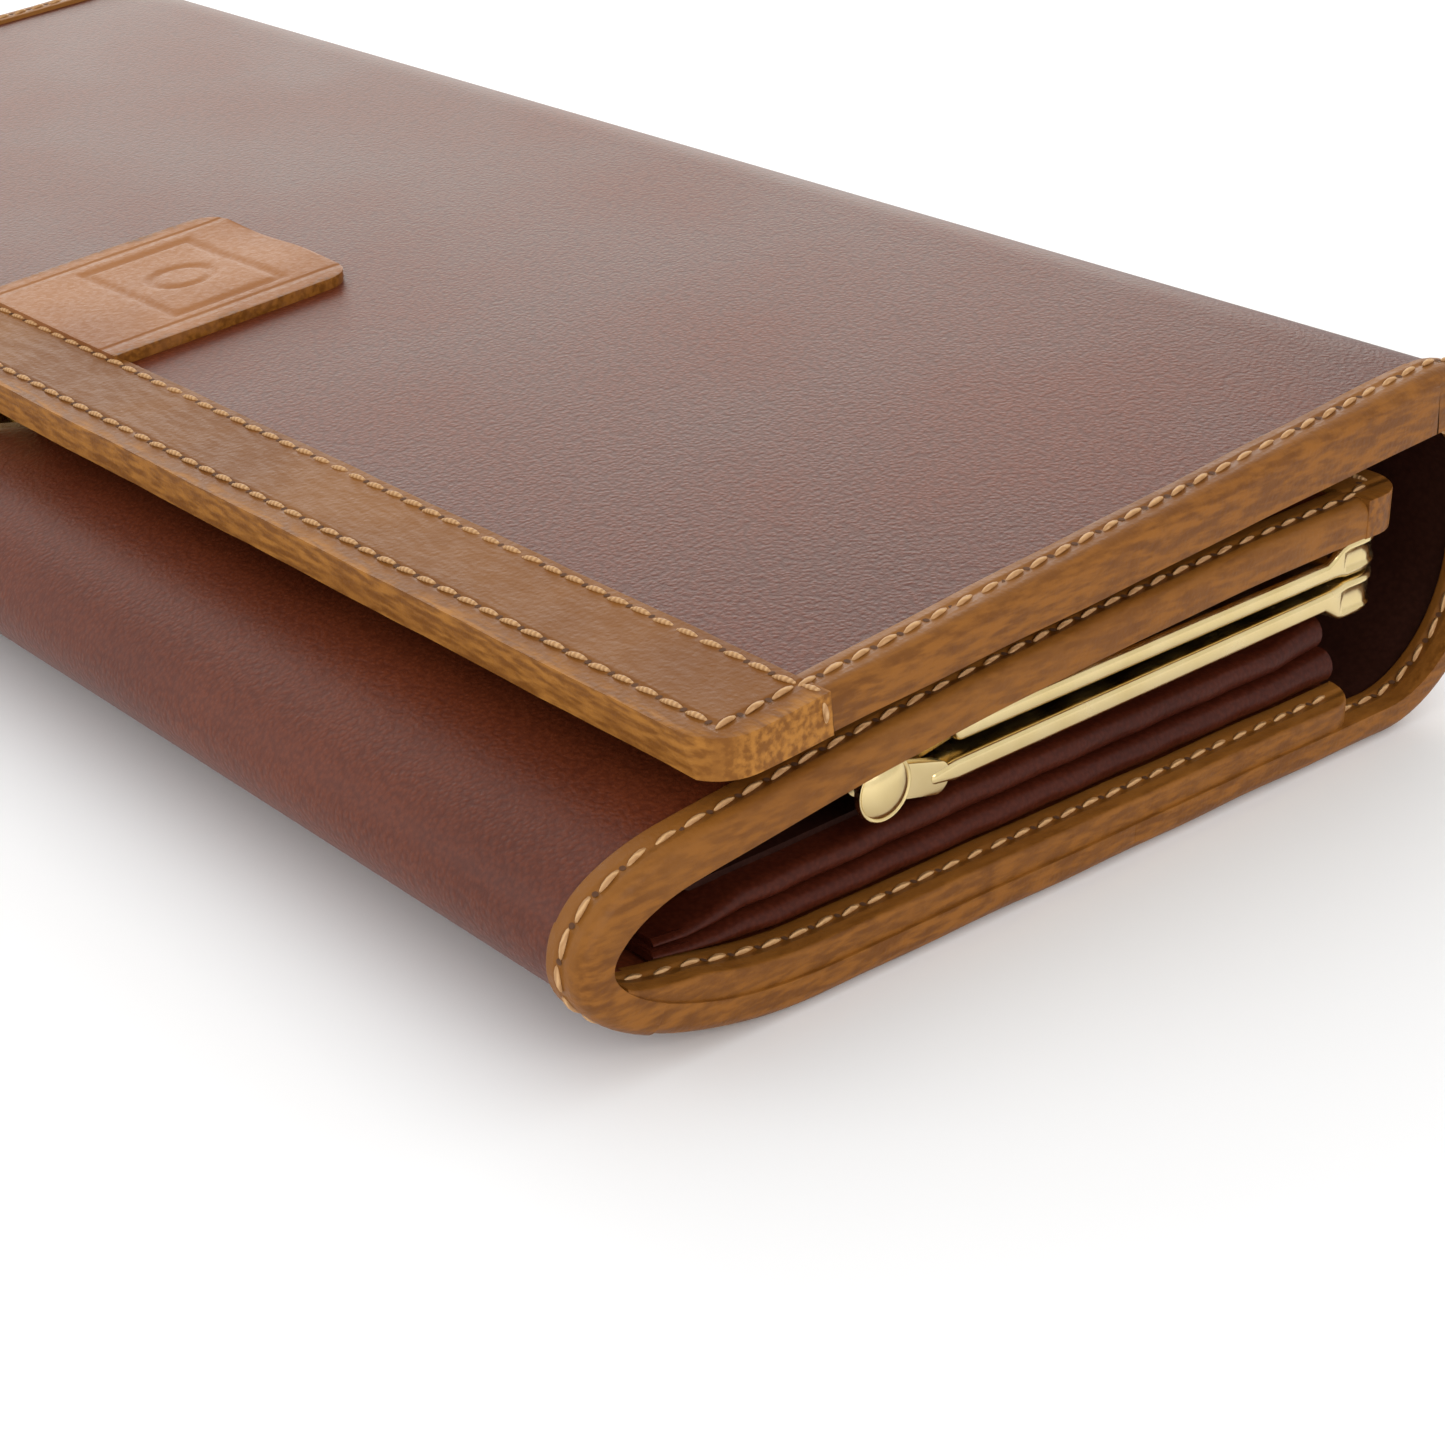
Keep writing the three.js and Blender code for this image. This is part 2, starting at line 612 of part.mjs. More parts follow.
function rivet() {
  const headTop = FRAME_HALF - ARM_DEPTH - 2 * FIT;
  const headRadius = PIN_RADIUS + 0.7;
  return profile([
    [0, headTop - PIN_HEAD],
    [headRadius, headTop - PIN_HEAD],
    [headRadius, headTop],
    [PIN_RADIUS, headTop],
    [PIN_RADIUS, FRAME_HALF],
    [CAP_RADIUS, FRAME_HALF],
    [CAP_RADIUS, FRAME_HALF + CAP_HEIGHT * 0.4],
    [CAP_RADIUS * 0.75, FRAME_HALF + CAP_HEIGHT * 0.85],
    [0, FRAME_HALF + CAP_HEIGHT],
  ]);
}

const PURSE_HALF = FRAME_HALF - ARM_DEPTH - PIN_HEAD - 4 * FIT;

// The sheet's stations: shares of the way up to a ceiling, then the height at the mouth bar.
function pursePath(shares, ceiling, endHeight) {
  const heights = shares.map((share, i) => inRoom(purseStations[i], share, ceiling));
  return [...heights, endHeight].map((z, i) => new THREE.Vector2(purseStations[i], z));
}

const lowerSheet = pursePath(PURSE_LOWER, underFrame, HINGE_Z + LOWER_RAIL[0]);
const upperSheet = pursePath(PURSE_UPPER, underPanel, HINGE_Z + UPPER_RAIL[2]);

function purseSheet(path) {
  const sheet = ribbon(path, -PURSE_HIDE / 2, PURSE_HIDE / 2);
  const outline = tongue(PURSE_HALF, PURSE_START - 5, BAR_END - ARM_DEPTH - SEAM, 2);
  return side(sheet, -PURSE_HALF, PURSE_HALF).intersect(plan(outline, -HEIGHT, 2 * HEIGHT));
}

// The lower sheet turns round the purse's bottom and comes back to the hinge line.
function purseLowerPath() {
  const split = HINGE_Y - PURSE_SPLIT / 2;
  const turn = new THREE.Vector2(PURSE_START - 0.7, (lowerSheet[0].y + upperSheet[0].y) / 2);
  const end = new THREE.Vector2(split, heightAt(upperSheet, split));
  return [...lowerSheet.slice().reverse(), turn, upperSheet[0], upperSheet[1], end];
}

function purseUpperPath() {
  const split = HINGE_Y + PURSE_SPLIT / 2;
  return [new THREE.Vector2(split, heightAt(upperSheet, split)), ...upperSheet.slice(2)];
}

function addPurse() {
  addBrass("frame_lower", frameHalf(LOWER_RAIL, FRAME_HALF - FIT - LUG));
  addBrass("frame_upper", frameHalf(UPPER_RAIL, FRAME_HALF - ARM_DEPTH));
  addBrass("kiss_ball_lower", kissBall(-1, LOWER_RAIL[2]));
  addBrass("kiss_ball_upper", kissBall(1, UPPER_RAIL[2]));
  const pin = turnedX(rivet(), 0, HINGE_Y, HINGE_Z, 1);
  addBrass("hinge_rivet_right", pin);
  addBrass("hinge_rivet_left", mirror(pin));
  addLeather("purse_lower_leather", purseSheet(purseLowerPath()), DARK);
  addLeather("purse_upper_leather", purseSheet(purseUpperPath()), DARK);
}

// ---------- gussets ----------

// One fold of leather running along Y, rounded toward +X, squeezed between two heights.
function fold(lowerAt, upperAt, xOut, deep, y0, y1) {
  const shape = new THREE.Shape();
  const turns = 5;
  const outline = (inset, x) => {
    const points = [new THREE.Vector2(xOut - deep, inset)];
    for (let i = 0; i <= turns; i++) {
      const a = -Math.PI / 2 + (Math.PI * i) / turns;
      points.push(new THREE.Vector2(x + Math.cos(a) * (0.9 - inset), 0.5 + Math.sin(a) * (0.5 - inset)));
    }
    points.push(new THREE.Vector2(xOut - deep, 1 - inset));
    return points;
  };
  const wall = GUSSET_WALL / 2;
  shape.setFromPoints([...outline(0, xOut - 1), ...outline(wall, xOut - 1).reverse()]);
  const options = { depth: y1 - y0, steps: 12, bevelEnabled: false };
  const geometry = new THREE.ExtrudeGeometry(shape, options);
  const position = geometry.getAttribute("position");
  for (let i = 0; i < position.count; i++) {
    const x = position.getX(i);
    const y = y1 - position.getZ(i);
    const low = lowerAt(y);
    position.setXYZ(i, x, y, low + position.getY(i) * (upperAt(y) - low));
  }
  return toSolid(geometry);
}

function addGussets() {
  const underPurse = offset(lowerSheet, -PURSE_HIDE / 2 - 2 * FIT);
  const overPurse = offset(upperSheet, PURSE_HIDE / 2 + 3 * FIT);
  const inPurseLow = offset(lowerSheet, PURSE_HIDE / 2 + FIT);
  const inPurseTop = offset(upperSheet, -PURSE_HIDE / 2 - FIT);
  const low = (y) => heightAt(leafTop, y);
  const high = (y) => heightAt(underPurse, y);
  const middle = (y) => (low(y) + high(y)) / 2;
  const out = HALF - GUSSET_INSET;
  const purseOut = PURSE_HALF - PURSE_GUSSET_INSET;
  const start = PURSE_START + 1;
  const end = BAR_END - GUSSET_SETBACK;
  const folds = {
    gusset_lower: [low, (y) => middle(y) - FIT / 2, out, GUSSET_DEEP, start, end],
    gusset_upper: [
      (y) => middle(y) + FIT / 2,
      high,
      out - GUSSET_STEP,
      GUSSET_DEEP,
      start,
      end - 1,
    ],
    gusset_front: [
      (y) => heightAt(overPurse, y),
      (y) => heightAt(underPanel, y),
      purseOut,
      GUSSET_DEEP,
      start + 2,
      end - 3,
    ],
    gusset_purse: [
      (y) => heightAt(inPurseLow, y),
      (y) => heightAt(inPurseTop, y),
      purseOut,
      PURSE_GUSSET_DEEP,
      start + 2,
      HINGE_Y - 2,
    ],
  };
  for (const [name, values] of Object.entries(folds)) {
    const solid = fold(...values);
    addLeather(name + "_right", solid, DARK);
    addLeather(name + "_left", mirror(solid), DARK);
  }
}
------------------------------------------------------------
» WHAT THE TASK REQUIRES: Copy out each line exactly.

» SOLUTION TO THIS PROBLEM:
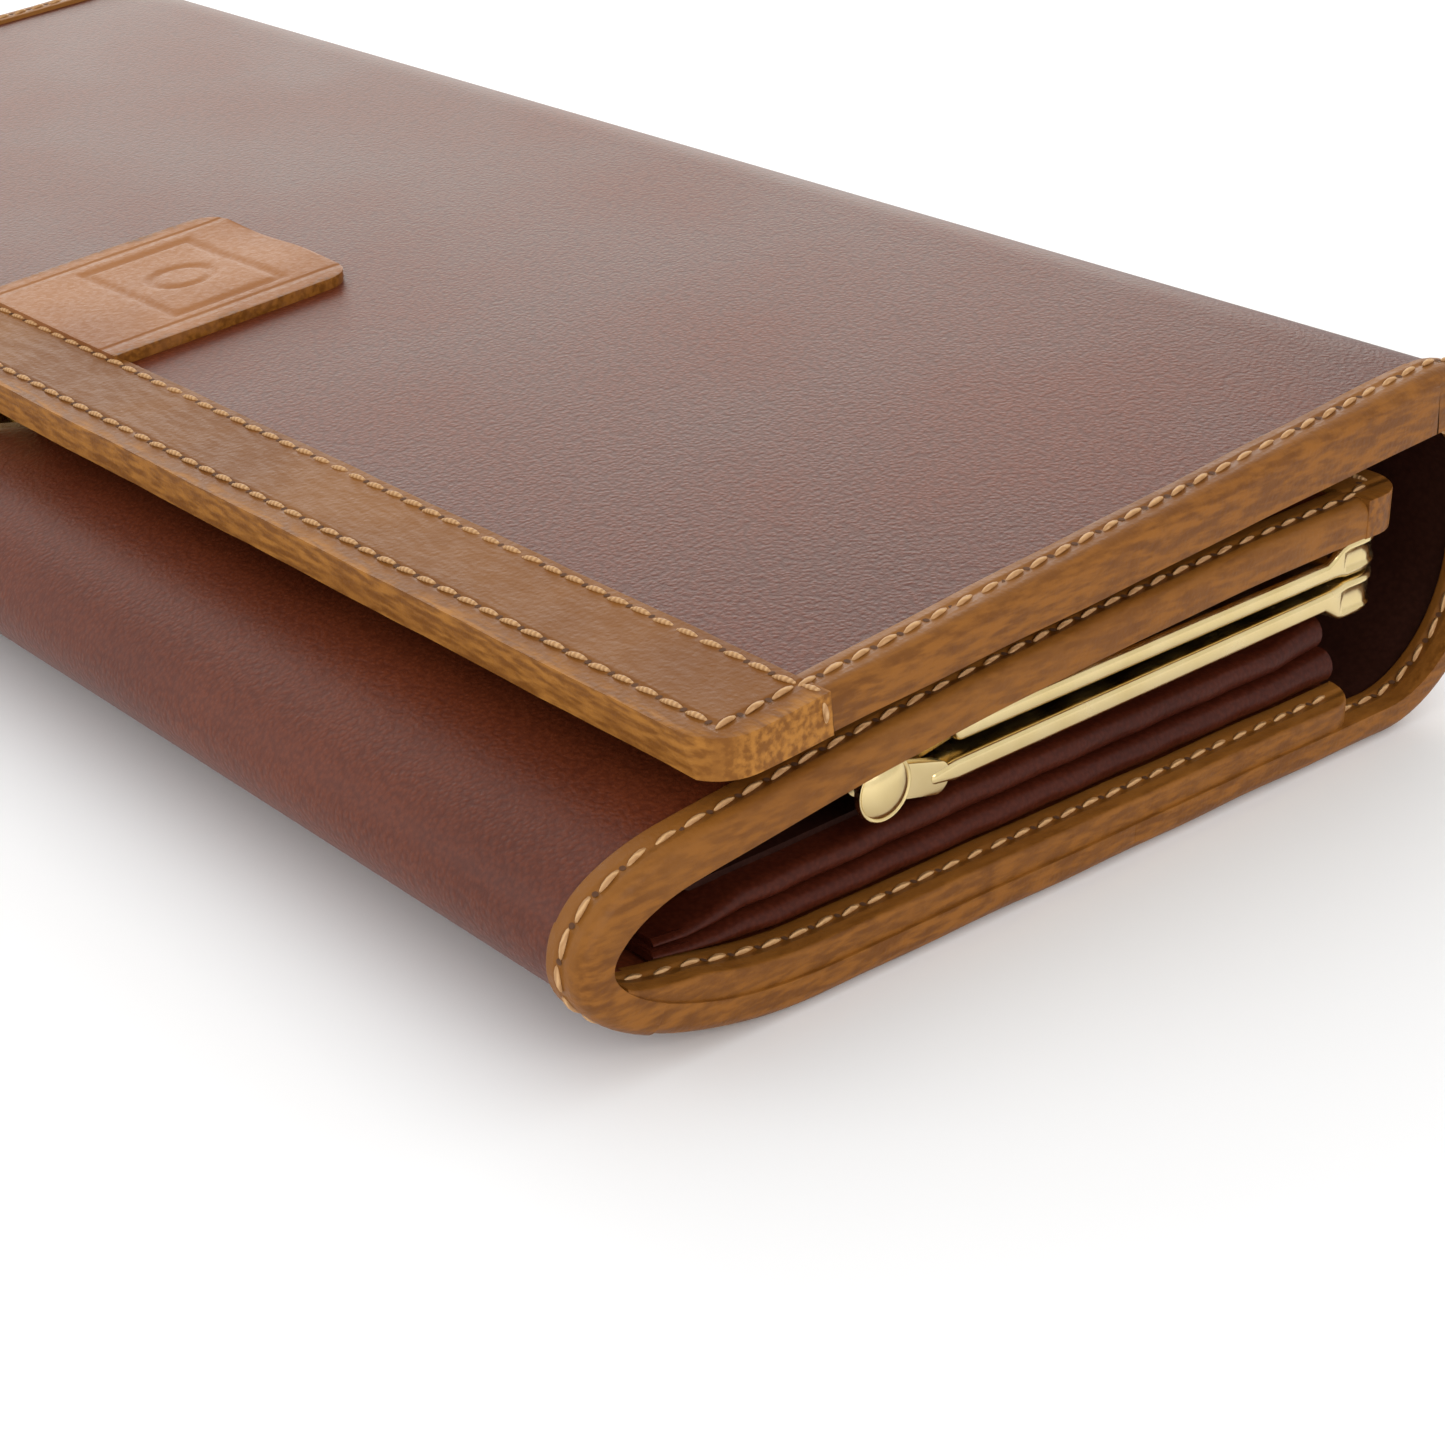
Keep writing the three.js and Blender code for this image. This is part 2, starting at line 612 of part.mjs. More parts follow.
function rivet() {
  const headTop = FRAME_HALF - ARM_DEPTH - 2 * FIT;
  const headRadius = PIN_RADIUS + 0.7;
  return profile([
    [0, headTop - PIN_HEAD],
    [headRadius, headTop - PIN_HEAD],
    [headRadius, headTop],
    [PIN_RADIUS, headTop],
    [PIN_RADIUS, FRAME_HALF],
    [CAP_RADIUS, FRAME_HALF],
    [CAP_RADIUS, FRAME_HALF + CAP_HEIGHT * 0.4],
    [CAP_RADIUS * 0.75, FRAME_HALF + CAP_HEIGHT * 0.85],
    [0, FRAME_HALF + CAP_HEIGHT],
  ]);
}

const PURSE_HALF = FRAME_HALF - ARM_DEPTH - PIN_HEAD - 4 * FIT;

// The sheet's stations: shares of the way up to a ceiling, then the height at the mouth bar.
function pursePath(shares, ceiling, endHeight) {
  const heights = shares.map((share, i) => inRoom(purseStations[i], share, ceiling));
  return [...heights, endHeight].map((z, i) => new THREE.Vector2(purseStations[i], z));
}

const lowerSheet = pursePath(PURSE_LOWER, underFrame, HINGE_Z + LOWER_RAIL[0]);
const upperSheet = pursePath(PURSE_UPPER, underPanel, HINGE_Z + UPPER_RAIL[2]);

function purseSheet(path) {
  const sheet = ribbon(path, -PURSE_HIDE / 2, PURSE_HIDE / 2);
  const outline = tongue(PURSE_HALF, PURSE_START - 5, BAR_END - ARM_DEPTH - SEAM, 2);
  return side(sheet, -PURSE_HALF, PURSE_HALF).intersect(plan(outline, -HEIGHT, 2 * HEIGHT));
}

// The lower sheet turns round the purse's bottom and comes back to the hinge line.
function purseLowerPath() {
  const split = HINGE_Y - PURSE_SPLIT / 2;
  const turn = new THREE.Vector2(PURSE_START - 0.7, (lowerSheet[0].y + upperSheet[0].y) / 2);
  const end = new THREE.Vector2(split, heightAt(upperSheet, split));
  return [...lowerSheet.slice().reverse(), turn, upperSheet[0], upperSheet[1], end];
}

function purseUpperPath() {
  const split = HINGE_Y + PURSE_SPLIT / 2;
  return [new THREE.Vector2(split, heightAt(upperSheet, split)), ...upperSheet.slice(2)];
}

function addPurse() {
  addBrass("frame_lower", frameHalf(LOWER_RAIL, FRAME_HALF - FIT - LUG));
  addBrass("frame_upper", frameHalf(UPPER_RAIL, FRAME_HALF - ARM_DEPTH));
  addBrass("kiss_ball_lower", kissBall(-1, LOWER_RAIL[2]));
  addBrass("kiss_ball_upper", kissBall(1, UPPER_RAIL[2]));
  const pin = turnedX(rivet(), 0, HINGE_Y, HINGE_Z, 1);
  addBrass("hinge_rivet_right", pin);
  addBrass("hinge_rivet_left", mirror(pin));
  addLeather("purse_lower_leather", purseSheet(purseLowerPath()), DARK);
  addLeather("purse_upper_leather", purseSheet(purseUpperPath()), DARK);
}

// ---------- gussets ----------

// One fold of leather running along Y, rounded toward +X, squeezed between two heights.
function fold(lowerAt, upperAt, xOut, deep, y0, y1) {
  const shape = new THREE.Shape();
  const turns = 5;
  const outline = (inset, x) => {
    const points = [new THREE.Vector2(xOut - deep, inset)];
    for (let i = 0; i <= turns; i++) {
      const a = -Math.PI / 2 + (Math.PI * i) / turns;
      points.push(new THREE.Vector2(x + Math.cos(a) * (0.9 - inset), 0.5 + Math.sin(a) * (0.5 - inset)));
    }
    points.push(new THREE.Vector2(xOut - deep, 1 - inset));
    return points;
  };
  const wall = GUSSET_WALL / 2;
  shape.setFromPoints([...outline(0, xOut - 1), ...outline(wall, xOut - 1).reverse()]);
  const options = { depth: y1 - y0, steps: 12, bevelEnabled: false };
  const geometry = new THREE.ExtrudeGeometry(shape, options);
  const position = geometry.getAttribute("position");
  for (let i = 0; i < position.count; i++) {
    const x = position.getX(i);
    const y = y1 - position.getZ(i);
    const low = lowerAt(y);
    position.setXYZ(i, x, y, low + position.getY(i) * (upperAt(y) - low));
  }
  return toSolid(geometry);
}

function addGussets() {
  const underPurse = offset(lowerSheet, -PURSE_HIDE / 2 - 2 * FIT);
  const overPurse = offset(upperSheet, PURSE_HIDE / 2 + 3 * FIT);
  const inPurseLow = offset(lowerSheet, PURSE_HIDE / 2 + FIT);
  const inPurseTop = offset(upperSheet, -PURSE_HIDE / 2 - FIT);
  const low = (y) => heightAt(leafTop, y);
  const high = (y) => heightAt(underPurse, y);
  const middle = (y) => (low(y) + high(y)) / 2;
  const out = HALF - GUSSET_INSET;
  const purseOut = PURSE_HALF - PURSE_GUSSET_INSET;
  const start = PURSE_START + 1;
  const end = BAR_END - GUSSET_SETBACK;
  const folds = {
    gusset_lower: [low, (y) => middle(y) - FIT / 2, out, GUSSET_DEEP, start, end],
    gusset_upper: [
      (y) => middle(y) + FIT / 2,
      high,
      out - GUSSET_STEP,
      GUSSET_DEEP,
      start,
      end - 1,
    ],
    gusset_front: [
      (y) => heightAt(overPurse, y),
      (y) => heightAt(underPanel, y),
      purseOut,
      GUSSET_DEEP,
      start + 2,
      end - 3,
    ],
    gusset_purse: [
      (y) => heightAt(inPurseLow, y),
      (y) => heightAt(inPurseTop, y),
      purseOut,
      PURSE_GUSSET_DEEP,
      start + 2,
      HINGE_Y - 2,
    ],
  };
  for (const [name, values] of Object.entries(folds)) {
    const solid = fold(...values);
    addLeather(name + "_right", solid, DARK);
    addLeather(name + "_left", mirror(solid), DARK);
  }
}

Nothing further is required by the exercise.